YANGON (Reuters) - Hundreds of Buddhists took to the streets in western Myanmar on Sunday to protest against aid organizations they accuse of giving support to Muslim Rohingya militants, police and a protest leader said.
Buddhist monks and members of the Rakhine ethnic group held demonstrations in 15 towns, including the Rakhine state capital of Sittwe, demanding that aid agencies leave the western state immediately, Htay Aung, a self-described leader of the protests, told Reuters by phone.
“We will protest again and again until we get our demands. If the government fails to act, that is their responsibility,” he said.
Tensions have risen once again in Rakhine since seven Buddhists were found hacked to death in the mountains in the north of the state in July.
The government said it had discovered forest encampments that proved Muslim “extremists” were responsible for the killings, and the military sent additional forces to the area this week.

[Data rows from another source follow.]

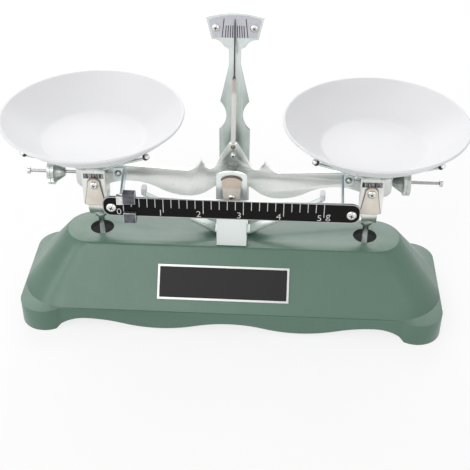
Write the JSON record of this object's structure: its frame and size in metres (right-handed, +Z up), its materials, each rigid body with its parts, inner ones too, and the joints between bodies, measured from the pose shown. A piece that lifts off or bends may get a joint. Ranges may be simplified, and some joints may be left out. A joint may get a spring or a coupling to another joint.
{
  "type": "two-pan table balance",
  "caption": "Two-pan table balance with an equal-armed beam, rider bar, balance nuts, pointer and dial, lift-off bowls and a guided linkage inside a hollow cast base.",
  "frame": {"origin": "on the table, midway between the two pan stems and under the beam", "axes": "+X to the right along the beam, +Y from the scale bar's side to the dial's side, +Z up"},
  "size_m": [0.298, 0.118, 0.2032],
  "materials": {
    "base_paint": "semi-gloss grey-green enamel",
    "black_print": "satin black print in a bare frame",
    "zinc_sheet": "zinc-plated sheet steel, satin",
    "cream_cover": "cream plastic",
    "bar_black": "black face with bare metal edges",
    "dial_silver": "silver dial sheet",
    "knife_steel": "hardened and ground",
    "bright_steel": "nickel-plated turned steel",
    "screw_steel": "zinc-plated screws",
    "rider_metal": "dark grey",
    "pan_plastic": "white glossy plastic",
    "sleeve_rubber": "soft pale sleeve"
  },
  "bodies": {
    "base": {"base_casting": "base_paint", "name_plate": "black_print", "column_bracket": "zinc_sheet", "dial_plate": "dial_silver", "front_bearing": "knife_steel", "rear_bearing": "knife_steel", "column_cover": "cream_cover", "column_cover_screw": "screw_steel", "dial_screws": "screw_steel", "column_screws": "screw_steel", "column_nuts": "screw_steel", "stay_bracket": "zinc_sheet", "stay_centre_pin": "bright_steel", "beam_stop": "zinc_sheet", "stop_sleeves": "sleeve_rubber"},
    "beam": {"beam": "zinc_sheet", "centre_knife": "knife_steel", "left_end_knife": "knife_steel", "right_end_knife": "knife_steel", "pointer": "zinc_sheet", "pointer_screw": "screw_steel", "scale_bar": "bar_black", "scale_bar_screws": "screw_steel", "hanger_rivets": "screw_steel", "zero_stop": "zinc_sheet", "left_hanger": "zinc_sheet", "right_hanger": "zinc_sheet", "left_balance_rod": "bright_steel", "right_balance_rod": "bright_steel"},
    "rider": {"rider": "rider_metal"},
    "left_nut": {"left_balance_nut": "bright_steel"},
    "right_nut": {"right_balance_nut": "bright_steel"},
    "left_carrier": {"left_yoke": "zinc_sheet", "left_bearing": "knife_steel", "left_yoke_cover": "cream_cover", "left_yoke_screw": "screw_steel", "left_stem": "bright_steel", "left_pan_support": "zinc_sheet"},
    "right_carrier": {"right_yoke": "zinc_sheet", "right_bearing": "knife_steel", "right_yoke_cover": "cream_cover", "right_yoke_screw": "screw_steel", "right_stem": "bright_steel", "right_pan_support": "zinc_sheet"},
    "left_pan": {"left_pan": "pan_plastic"},
    "right_pan": {"right_pan": "pan_plastic"},
    "lower_stay": {"lower_stay": "zinc_sheet", "left_stay_pin": "bright_steel", "right_stay_pin": "bright_steel"}
  },
  "joints": [
    {"name": "beam_tilt", "type": "hinge", "parent": "base", "child": "beam", "pos_m": [0, 0, 0.0997], "axis": [0, 1, 0], "range_deg": [-4.5, 4.5]},
    {"name": "left_carrier_pivot", "type": "hinge", "parent": "beam", "child": "left_carrier", "pos_m": [-0.09, 0, 0.0997], "axis": [0, 1, 0], "range_deg": [-4.5, 4.5]},
    {"name": "right_carrier_pivot", "type": "hinge", "parent": "beam", "child": "right_carrier", "pos_m": [0.09, 0, 0.0997], "axis": [0, 1, 0], "range_deg": [-4.5, 4.5]},
    {"name": "stay_pivot", "type": "hinge", "parent": "base", "child": "lower_stay", "pos_m": [0, 0, 0.03], "axis": [0, 1, 0], "range_deg": [-4.5, 4.5]},
    {"name": "rider_slide", "type": "slide", "parent": "beam", "child": "rider", "axis": [1, 0, 0], "range_m": [0, 0.1288]},
    {"name": "left_nut_turn_out", "type": "slide", "parent": "beam", "child": "left_nut", "axis": [1, 0, 0], "range_m": [-0.012, 0.0069]},
    {"name": "right_nut_turn_out", "type": "slide", "parent": "beam", "child": "right_nut", "axis": [1, 0, 0], "range_m": [0, 0.019]},
    {"name": "left_pan_lift", "type": "slide", "parent": "left_carrier", "child": "left_pan", "axis": [0, 0, 1], "range_m": [0, 0.05]},
    {"name": "right_pan_lift", "type": "slide", "parent": "right_carrier", "child": "right_pan", "axis": [0, 0, 1], "range_m": [0, 0.05]}
  ],
  "couplings": [
    {"joint": "left_carrier_pivot", "follows": "beam_tilt", "ratio": -1},
    {"joint": "right_carrier_pivot", "follows": "beam_tilt", "ratio": -1},
    {"joint": "stay_pivot", "follows": "beam_tilt", "ratio": 1}
  ]
}
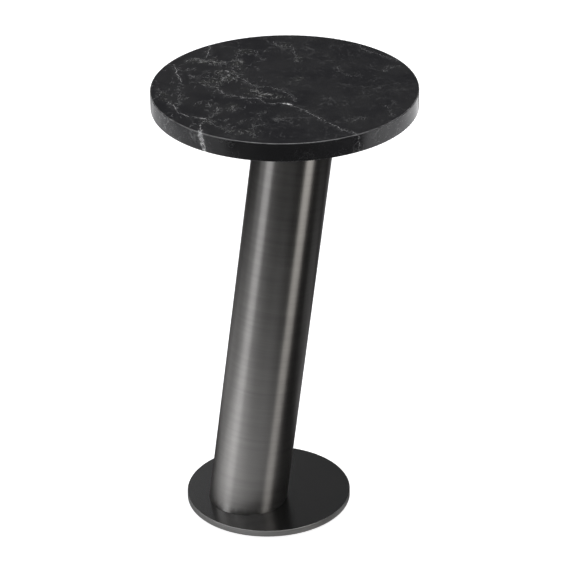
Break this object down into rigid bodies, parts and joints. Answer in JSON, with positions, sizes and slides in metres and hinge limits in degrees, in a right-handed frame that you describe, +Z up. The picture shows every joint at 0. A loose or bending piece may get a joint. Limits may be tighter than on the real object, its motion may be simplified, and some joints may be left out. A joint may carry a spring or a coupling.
{
  "type": "round pedestal table",
  "caption": "Small round side table: polished black marble disc on a leaning round steel column and a thin round steel base with levelling glides.",
  "frame": {"origin": "on the floor, directly under the centre of the round top", "axes": "+Z up; +X the way the column leans from its foot to its head; +Y to the left seen from behind the foot looking along +X"},
  "size_m": [0.3556, 0.3556, 0.62],
  "materials": {
    "black_marble": "polished",
    "gunmetal_column": "satin",
    "dark_base_steel": "satin",
    "black_flange": "satin",
    "plain_steel": "satin",
    "zinc_screws": "satin",
    "black_screws": "satin",
    "brass_inserts": "satin",
    "black_rubber": "matte",
    "black_nylon": "matte"
  },
  "bodies": {
    "table": {"marble_top": "black_marble", "stone_inserts": "brass_inserts", "top_gasket": "black_rubber", "head_flange": "black_flange", "top_washers": "zinc_screws", "top_lock_washers": "zinc_screws", "top_screws": "zinc_screws", "column_tube": "gunmetal_column", "foot_plate": "plain_steel", "weld_nuts": "plain_steel", "ballast_slug": "plain_steel", "ballast_screw": "black_screws", "base_plate": "dark_base_steel", "base_screws": "black_screws"},
    "glide_front": {"glide_pad_front": "black_nylon", "glide_stud_front": "zinc_screws"},
    "glide_left": {"glide_pad_left": "black_nylon", "glide_stud_left": "zinc_screws"},
    "glide_back": {"glide_pad_back": "black_nylon", "glide_stud_back": "zinc_screws"},
    "glide_right": {"glide_pad_right": "black_nylon", "glide_stud_right": "zinc_screws"}
  },
  "joints": [
    {"name": "glide_front_screw", "type": "slide", "parent": "table", "child": "glide_front", "axis": [0, 0, -1], "range_m": [0, 0.003]},
    {"name": "glide_left_screw", "type": "slide", "parent": "table", "child": "glide_left", "axis": [0, 0, -1], "range_m": [0, 0.003]},
    {"name": "glide_back_screw", "type": "slide", "parent": "table", "child": "glide_back", "axis": [0, 0, -1], "range_m": [0, 0.003]},
    {"name": "glide_right_screw", "type": "slide", "parent": "table", "child": "glide_right", "axis": [0, 0, -1], "range_m": [0, 0.003]}
  ]
}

At one suspected militant camp last month, biscuits originating from the United Nations’ World Food Programme were discovered. Ethnic Rakhine Buddhists have long accused U.N. and other aid organizations of favoring the Rohingya with aid.
The state was plunged into violence in October, when Rohingya insurgents killed nine border police, sparking a crackdown in which government security forces were accused of raping, killing and torturing Rohingya civilians.
About 1.1 million Rohingya Muslims live in Rakhine, but are denied citizenship and face restrictions on their movements and access to basic services. About 120,000 remain in camps set up after deadly violence swept the state in 2012, where they rely on aid agencies for basic provisions.
Pictures shared online of Sunday’s protests showed saffron-robed monks holdings signs reading, “We don’t need terrorist supporter group,” and calling for the U.N. and international non-governmental organizations (INGOs) to “get out”.
Htay Aung said the protesters demanded that the government rid the state of Muslim militants, quickly verify the citizenship credentials of Muslims and allow Rakhine Buddhists to form armed militias.
Police Major Cho Lwin estimated that about 600 people protested in Sittwe.
“The protest went ahead today peacefully,” he said, adding that police had stepped up security and blocked roads leading to aid offices.
Reuters obtained the text of note sent by the U.N. on Wednesday to the 300 or so U.N. staff in Rakhine, as well as INGOs, warning of rising hostility to international agencies in the state.